Ensemble Nomad.e wants to see and hear changes brought with the flooding. This morning is cold and wet, we arrive around 9:00. The water is receding more rapidly now. Standing in drizzle without shelter we can not draw. Donning our rubber boots and rain gear, we begin to investigate how far we can walk around the lake, not far… the ground is spongy with mud and silt. It is slippery and the smell left behind by the receding water is foul. Goose shit is everywhere with occasional piles of other crap. Logs are out of place and the ribbons of leaves and small twigs leave evidence of how high the water reached in early May. There are no other humans but we see many herons, geese and ducks.
By the end of the week the humans are back with all types of activities; including sun bathing and picnicking over plastic covered tables. The herons are gone. This urban lake is at a crossroads of massive human and aquatic activity. The remaining traces from the flood are both beautiful and intense. We laugh and cry, feel the calm growth of spring green and witness the surreal mud-soaked picnic table tops that served as our base last September.
gail bourgeois . emily rose michaud
Ensemble Nomad.e, a multi-year project, makes visual works that emerge from the distinction of place near a body of water. Working seasonally over the next five years, Ensemble Nomad.e will continue moving from place to place within a local bioregion listening to and learning from both the natural world and human activity. Through a feminist lens our work shifts personal grief into political agency.
– To face creatively — with courage — the social climate and ecological crisis of our current moment.
– To consider our creative practice in relation to the whole of a bioregion.
– To make art work that emerges from our wanderings.
– To practice speaking and acting — with no anticipated outcome — on matters of common concern.
– To embody knowledge based on translation of self and other, including body/land/memory.
– To inform our project by slowing down, thinking relationally and by inviting diverse collaborators i.e., scientists, architects, activists, curators, artists.
Ensemble Nomad.e on Instagram: @ensemble.nomad.e
I am fifty percent of the newly named collective Ensemble Nomad.e. My colleague is the artist Emily Rose Michaud. In 2019, we will continue our practice of self-directed nomadic residencies to weave an affective bundle of connective experiences. Being in nature to make art pieces that respond to the distinction of place wraps all the pleasures of being in biodiversity with creative time away from ordinary routines.
Although we are in the early stages of our collaboration, our relationship to the bio-regions, territories and watersheds where our residencies take place grows deeper with each encounter. Nourished by our curiosity, we are dedicated to the pleasure of noticing the multispecies worlds around us and to connecting with them in meaningful ways.

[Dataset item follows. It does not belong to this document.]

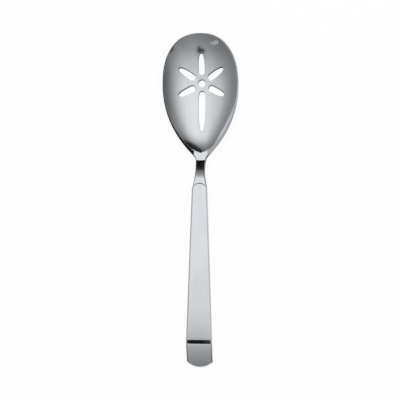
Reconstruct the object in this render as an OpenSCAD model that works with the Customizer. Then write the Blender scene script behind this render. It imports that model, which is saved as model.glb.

Last year we began a multi-year project in which we visit new locations from April-October. The sites we choose are always near a body of water where we create drawing-based, site-specific work outdoors for four or more days. In 2018, we undertook a total of four residencies: PAF, Farrellton, Québec (July 2018); Lac Leamy, Gatineau, Québec (August 2018); Mer-Bleue, Ottawa, Ontario (September 2018); Artscape Gibraltar Point, Toronto Island (December 2018).